By building the actin girders, SipA forces the host cell to expand into a shape that resembles curtain ruffles, which then surrounds the bacterium. Through a process called macropinocytosis, Salmonella is taken inside the host cell and replicates itself to spread the infection.
"Salmonella is very well adapted, and quite sophisticated," Stebbins says. "It induces its own uptake into a host cell, but once inside, it sends out proteins that turn off the effects induced by SipA and other virulence factors."
Findings from the study will allow researchers to probe how other bacteria use virulence factors similar to SipA to change the shape of cells they infect.

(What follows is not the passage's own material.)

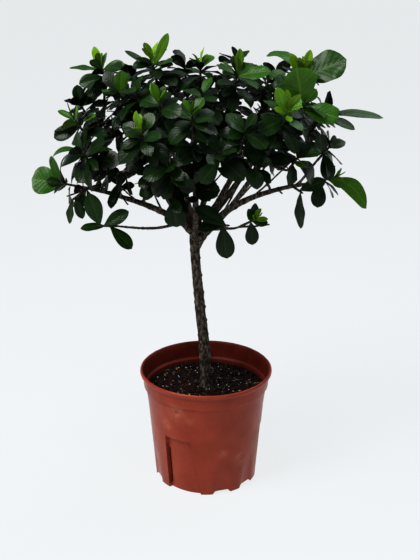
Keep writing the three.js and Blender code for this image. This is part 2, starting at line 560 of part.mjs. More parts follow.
/** Grows one leaf in the first way that clears every other piece, and its own spray's other blades. */
function growLeaf(leaf, owner, pieces, blades) {
  for (const bend of BENDS) {
    const wide = boxed(bladeSolid(leaf, bend, CLEAR), owner);
    if (pieces.some((other) => other.owner !== owner && touches(wide, other))) continue;
    const blade = boxed(bladeSolid(leaf, bend, 0, 0.2), owner);
    if (blades.some((other) => other.owner === owner && touches(blade, other))) continue;
    const whole = bladeSolid(leaf, bend);
    pieces.push(boxed(whole, owner));
    blades.push(blade);
    return whole;
  }
  return null;
}

function growCrown(wood) {
  const pieces = [boxed(wood, "wood")];
  const blades = [];
  const parts = new Map();
  const jobs = [[], [], []];
  Object.entries(SPRAYS).forEach(([name, spray], index) => {
    const { tip, base } = sprayFrame(spray);
    parts.set(`spray_${name}`, [tapered(new THREE.LineCurve3(base, tip), SPRAY_RADII, TWIG_SIDES, 1)]);
    const set = (spray.big ?? []).length;
    sprayLeaves(spray, index).forEach((leaf, k) =>
      jobs[k < set ? 1 : 2].push([`spray_${name}`, leaf]));
    if (!spray.shoot) return;
    parts.set(`shoot_${name}`, []);
    for (const leaf of shootLeaves(spray, index)) jobs[0].push([`shoot_${name}`, leaf]);
  });
  for (const [name, stems] of parts) for (const stem of stems) pieces.push(boxed(stem, name));
  for (const [name, leaf] of jobs.flat()) {
    const grown = growLeaf(leaf, name, pieces, blades);
    if (grown) parts.get(name).push(grown);
  }
  return parts;
}

// ---------------------------------------------------------------- the plant

const FINISHES = {
  pot: { color: 0x9a4433, roughness: 0.45, metalness: 0 },
  soil: { color: 0x1f1712, roughness: 0.95, metalness: 0 },
  wood: { color: 0x5a5044, roughness: 0.85, metalness: 0 },
  spray: { color: 0x1f3a1c, roughness: 0.35, metalness: 0 },
  shoot: { color: 0x6a9420, roughness: 0.4, metalness: 0 },
};

const plant = new THREE.Group();
function place(name, made, finish) {
  const mesh = new THREE.Mesh(geometryOf(made), new THREE.MeshStandardMaterial(FINISHES[finish]));
  mesh.name = name;
  plant.add(mesh);
}

const wood = woodSolid();
const stemHole = tapered(bezier(STEM), STEM_RADII.map((radius) => radius + GAP), STEM_SIDES, STEM_STEPS);
place("pot", potSolid(), "pot");
place("soil", soilSolid(stemHole), "soil");
place("wood", wood, "wood");
for (const [name, pieces] of growCrown(wood)) place(name, joined(pieces), name.split("_")[0]);

export default plant;
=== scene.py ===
"""A gardenia grown as a small standard tree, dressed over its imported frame.

The frame's pot, compost, wood, sprays and young shoots are each replaced by a finer piece of the same form.
Further leaves along the twigs, and the loose bits on the compost, are added.
Sizes are millimetres in this script, and every finished mesh is turned to metres when it is made.
"""
import logging
import math
import random
from collections.abc import Sequence
from dataclasses import dataclass, field
from enum import Enum, IntEnum

import bpy
import numpy as np
from mathutils import Euler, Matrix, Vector, noise


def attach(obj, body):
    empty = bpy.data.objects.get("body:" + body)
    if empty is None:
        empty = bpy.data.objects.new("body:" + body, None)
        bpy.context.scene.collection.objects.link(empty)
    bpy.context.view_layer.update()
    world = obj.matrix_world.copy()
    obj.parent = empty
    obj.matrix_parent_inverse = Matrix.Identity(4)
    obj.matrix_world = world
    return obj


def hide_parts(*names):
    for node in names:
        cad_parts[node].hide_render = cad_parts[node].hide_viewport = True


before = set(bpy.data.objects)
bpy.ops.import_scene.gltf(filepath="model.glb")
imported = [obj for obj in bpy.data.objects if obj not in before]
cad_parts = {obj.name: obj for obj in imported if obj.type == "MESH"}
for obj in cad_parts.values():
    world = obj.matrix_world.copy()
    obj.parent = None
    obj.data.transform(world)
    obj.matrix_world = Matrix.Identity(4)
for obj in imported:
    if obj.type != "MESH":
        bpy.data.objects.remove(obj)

log = logging.getLogger("gardenia")

MM = 0.001
Triple = tuple[float, float, float]
Pair = tuple[float, float]


class Slot(Enum):
    """The record's material slots."""

    POT = "pot_plastic"
    COMPOST = "compost"
    BARK = "bark"
    LEAF = "leaf"
    YOUNG_LEAF = "young_leaf"


class Skin(IntEnum):
    """The materials of a piece of foliage, in their order on it."""

    UPPER = 0
    UNDER = 1
    STEM = 2
    WITHERED = 3


# ---------------- small tools


def linear(code: str) -> tuple[float, float, float, float]:
    """Turns a colour from sRGB to linear.

    Args:
        code: the colour as six hex digits, with or without a leading #.

    Returns:
        Linear red, green, blue and an alpha of 1.
    """
    digits = code.lstrip("#")
    shares = [int(digits[k:k + 2], 16) / 255 for k in (0, 2, 4)]
    turned = [c / 12.92 if c <= 0.04045 else ((c + 0.055) / 1.055) ** 2.4 for c in shares]
    return (*turned, 1.0)


def per_mm(size: float) -> float:
    """The scale of a pattern on Object coordinates whose features are this many millimetres."""
    return 1 / (size * MM)


def add_node(tree: bpy.types.NodeTree, kind: str, inputs: dict | None = None,
             ramp: Sequence[tuple[float, str]] = (), **settings) -> bpy.types.Node:
    """Adds a node with its settings and links.

    Args:
        tree: the material's or world's node tree.
        kind: the node's Blender type.
        inputs: values for its sockets, or the sockets that feed them, by name or number.
        ramp: for a Color Ramp, its stops as place and hex colour.
        **settings: the node's own properties.

    Returns:
        The node.
    """
    node = tree.nodes.new(kind)
    for name, value in settings.items():
        setattr(node, name, value)
    for name, value in (inputs or {}).items():
        if isinstance(value, bpy.types.NodeSocket):
            tree.links.new(value, node.inputs[name])
        else:
            node.inputs[name].default_value = value
    for k, (place, colour) in enumerate(ramp):
        stops = node.color_ramp.elements
        stop = stops[k] if k < 2 else stops.new(place)
        stop.position = place
        stop.color = linear(colour)
    return node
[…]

"While SipA is specific to Salmonella, many bacterial pathogens use their own virulence proteins to manipulate actin in the cytoplasm," Stebbins says. "What we have learned about Salmonella is a first step in a coming molecular understanding of similar processes in many bacteria. This field of study is really coming of age."
Defining how pathogens invade human cells may ultimately aid in the design of novel antibiotics, which is increasingly important given the rise of antibiotic resistance, Stebbins says.
The study was funded by grants from the National Institutes of Health and a Burroughs-Welcome Investigators in Pathogenesis of Infectious Disease award to Stebbins. The first author is Mirjana Lilic, Ph.D., of Rockefeller University, and co-authors at the Department of Biochemistry and Molecular Genetics at the University of Virginia Health Sciences Center include: Vitold E. Galkin, Ph.D., Albina Orlova, Margaret S. VanLoock, and Edward H. Egelman, Ph.D.